Task statement
Check each line of the listing, and copy it if it contains the word "update".
————————
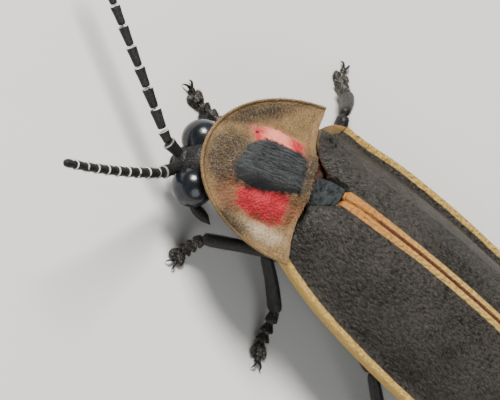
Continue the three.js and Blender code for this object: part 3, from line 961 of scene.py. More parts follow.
BLACK_HORN = CuticleFinish()
FEELER_HORN = CuticleFinish("feeler_horn", (0.004, 0.0035, 0.004), (0.028, 0.026, 0.025), roughness=0.42,
                            pits=30.0)
SCUTELLUM_HORN = HornFinish("scutellum_horn", (0.001, 0.0013, 0.0014), (0.045, 0.053, 0.055), 0.33, 9.0, 0.16)
BELLY_HORN = HornFinish("belly_horn", (0.012, 0.009, 0.008), (0.06, 0.045, 0.036), 0.45, 14.0, 0.02, 0.6)
PALE_HORN = HornFinish("pale_wax", (0.52, 0.44, 0.2), (0.72, 0.66, 0.4), 0.42, 9.0, 0.015, 0.7, 0.2)
SEAM_SKIN = HornFinish("seam_skin", (0.006, 0.003, 0.002), (0.055, 0.022, 0.012), 0.5, 18.0, 0.04)
SILVER_HAIR = HairFinish("silver_hair", (0.012, 0.011, 0.009), (0.115, 0.105, 0.09))
GOLD_HAIR = HairFinish("gold_hair", (0.06, 0.036, 0.014), (0.27, 0.185, 0.09))
DARK_HAIR = HairFinish("dark_hair", (0.006, 0.0055, 0.005), (0.06, 0.055, 0.05))
PAD_HAIR = HairFinish("pad_hair", (0.05, 0.042, 0.033), (0.34, 0.3, 0.23))


@dataclass
class Workshop:
    """The materials and the source of chance that all pieces share."""

    rng: np.random.Generator = field(default_factory=lambda: np.random.default_rng(SEED))
    made: dict[str, bpy.types.Material] = field(default_factory=dict)

    def finish(self, recipe: Finish) -> bpy.types.Material:
        """The recipe's material, made once.

        Args:
            recipe: the finish.

        Returns:
            Its material.
        """
        if recipe.name not in self.made:
            self.made[recipe.name] = recipe.make()
        return self.made[recipe.name]

    def coat(self, name: str, recipe: HairFinish, slot: Slot) -> Coat:
        """An empty coat of hair."""
        return Coat(name, self.finish(recipe), slot)


# Shield


@dataclass(frozen=True)
class Blot:
    """A marking on the shield, as the corners of its outline across and along."""

    corners: tuple[tuple[float, float], ...]

    def depth(self, x: Array, y: Array) -> Array:
        """How far inside the outline places lie.

        Args:
            x: the places across the shield.
            y: the places along it.

        Returns:
            Depths in mm, negative outside and never under -1.
        """
        ends = np.array(self.corners)
        nexts = np.roll(ends, -1, axis=0)
        turning = np.sign(np.sum(ends[:, 0] * nexts[:, 1] - nexts[:, 0] * ends[:, 1]))
        depth = np.full(np.shape(x), np.inf)
        for (x0, y0), (x1, y1) in zip(ends, nexts):
            away = ((x1 - x0) * (y - y0) - (y1 - y0) * (x - x0)) * turning / math.hypot(x1 - x0, y1 - y0)
            depth = np.minimum(depth, away)
        return np.maximum(depth, -1.0)


def depth_in(blots: Sequence[Blot], x: Array, y: Array) -> Array:
    """How far inside the nearest of some markings places lie, in mm."""
    return np.max([blot.depth(x, y) for blot in blots], axis=0)


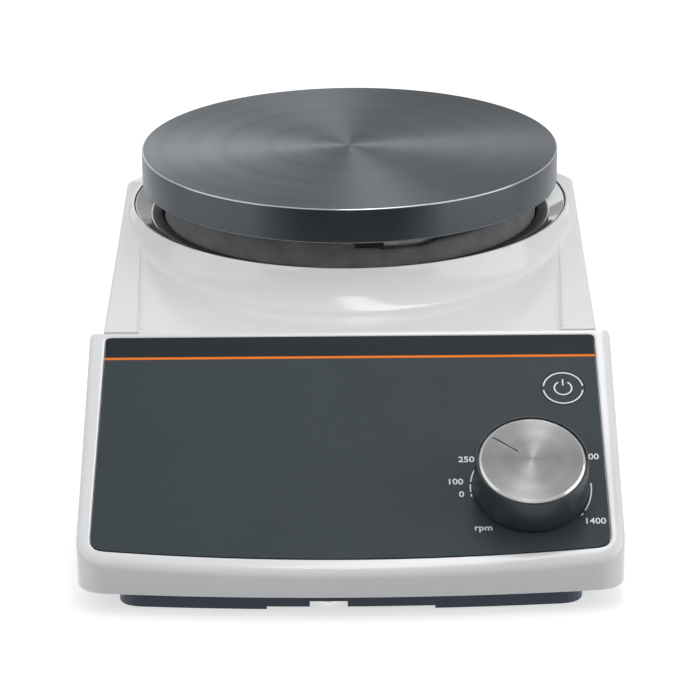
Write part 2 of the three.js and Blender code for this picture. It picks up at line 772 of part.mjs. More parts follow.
piece("control_lead", lead(1.7, controlRoute), "dark");
piece("motor_lead", lead(1.7, motorRoute), "dark");
piece("mains_lead", lead(2.2, mainsRoute), "dark");

export default stirrer;
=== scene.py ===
import json
from math import cos, pi, radians, sin, tan

import bmesh
import bpy
import numpy as np
from mathutils import Matrix, Vector


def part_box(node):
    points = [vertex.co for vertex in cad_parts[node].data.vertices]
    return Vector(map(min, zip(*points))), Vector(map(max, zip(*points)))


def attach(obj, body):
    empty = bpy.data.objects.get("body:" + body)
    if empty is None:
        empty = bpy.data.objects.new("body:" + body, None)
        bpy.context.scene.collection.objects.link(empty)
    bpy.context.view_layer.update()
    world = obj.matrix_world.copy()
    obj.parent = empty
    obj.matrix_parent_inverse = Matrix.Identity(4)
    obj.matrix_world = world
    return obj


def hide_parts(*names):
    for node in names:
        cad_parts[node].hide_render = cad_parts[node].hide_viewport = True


# Magnetic stirrer. Lengths here are in millimetres and become metres when a mesh is made.
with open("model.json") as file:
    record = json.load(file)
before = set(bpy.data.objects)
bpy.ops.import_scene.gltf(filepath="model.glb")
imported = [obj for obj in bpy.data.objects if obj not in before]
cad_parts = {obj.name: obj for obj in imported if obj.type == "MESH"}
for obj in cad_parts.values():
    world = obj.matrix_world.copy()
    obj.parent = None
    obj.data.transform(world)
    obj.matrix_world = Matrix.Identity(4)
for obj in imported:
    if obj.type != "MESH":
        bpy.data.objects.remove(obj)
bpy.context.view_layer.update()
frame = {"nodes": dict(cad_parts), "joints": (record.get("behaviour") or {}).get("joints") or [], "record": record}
nodes = frame["nodes"]
joints = {joint["name"]: joint for joint in frame["joints"]}
mm = 0.001
quarter = np.linspace(0, pi / 2, 7)


def nodeBox(name):
    low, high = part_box(name)
    return np.array(low) / mm, np.array(high) / mm


plateLow, plateHigh = nodeBox("stir_plate")
ringLow, ringHigh = nodeBox("drip_ring")
houseLow, houseHigh = nodeBox("housing_shell")
bezelLow, bezelHigh = nodeBox("front_bezel")
foilLow, foilHigh = nodeBox("control_panel")
feltLow = nodeBox("insulation_ring")[0]
bushLow, bushHigh = nodeBox("rod_bush")
inletLow, inletHigh = nodeBox("mains_inlet")
axisY = (plateLow[1] + plateHigh[1]) / 2
skirtZ = houseLow[2]

# The sloping panel: x across, v up the slope from its upper edge, h out of it.
foilThickness = 1.2
panelNormal = np.array(joints["knob_turn"]["axis"])
slope = np.arctan2(-panelNormal[1], panelNormal[2])
panelOrigin = np.array([0, foilHigh[1] - foilThickness * sin(slope), foilHigh[2]])
panelUp = np.array([0, cos(slope), sin(slope)])
panelAxes = np.array([[1, 0, 0], panelUp, panelNormal])
knobPlace = (np.array(joints["knob_turn"]["pos_m"]) / mm - panelOrigin) @ panelAxes.T
keyLow, keyHigh = nodeBox("power_key")
keyRadius = (keyHigh[0] - keyLow[0]) / 2
keyDown = (keyHigh[2] - panelOrigin[2]) / sin(slope) - keyRadius
keyPlace = np.array([(keyLow[0] + keyHigh[0]) / 2, keyDown, 0])


def onPanel(points):
    return panelOrigin + points @ panelAxes


camera = {
    "place": (4.84, -994.86, 412.53),
    "down": 20.776,
    "aside": -0.292,
    "roll": -0.55,
    "lens": 160.01,
}


def makeCamera():
    down, aside, roll = (radians(camera[key]) for key in ("down", "aside", "roll"))
    forward = Vector((sin(aside) * cos(down), cos(aside) * cos(down), -sin(down)))
    level = forward.cross(Vector((0, 0, 1))).normalized()
    upright = level.cross(forward)
    across = level * cos(roll) + upright * sin(roll)
    upward = upright * cos(roll) - level * sin(roll)
    data = bpy.data.cameras.new("camera")
    data.lens = camera["lens"]
    data.sensor_width = 36
    data.clip_end = 20
    made = bpy.data.objects.new("camera", data)
    turn = Matrix((across, upward, -forward)).transposed().to_4x4()
    made.matrix_world = Matrix.Translation(Vector(camera["place"]) * mm) @ turn
    bpy.context.collection.objects.link(made)
    bpy.context.scene.camera = made


lights = {  # place and aim in metres, size in metres, power in watts, colour
    "overheadBox": ((0.10, 0.14, 1.2), (0.08, 0, 0.05), (0.22, 1.5), 4.2, (1, 1, 1)),
    "leftBox": ((-1.16, -0.30, 0.55), (0, 0, 0.07), (1.2, 0.8), 3.0, (0.98, 0.99, 1)),
    "rightBox": ((1.16, -0.30, 0.55), (0, 0, 0.07), (1.2, 0.8), 4.6, (0.98, 0.99, 1)),
    "backBox": ((-0.20, 1.24, 0.45), (0, 0.05, 0.08), (0.45, 0.30), 0.36, (0.95, 0.975, 1)),
}
# Light from all round as grey levels: overhead, behind and in front, then from below at the sides
# and in front. Glossy pieces mirror the last two in place of the floor.
world = {"above": 0.72, "behind": 0.56, "front": 0.16, "belowSides": 1.0, "belowFront": 0.05}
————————
Complete response
    bpy.context.view_layer.update()
bpy.context.view_layer.update()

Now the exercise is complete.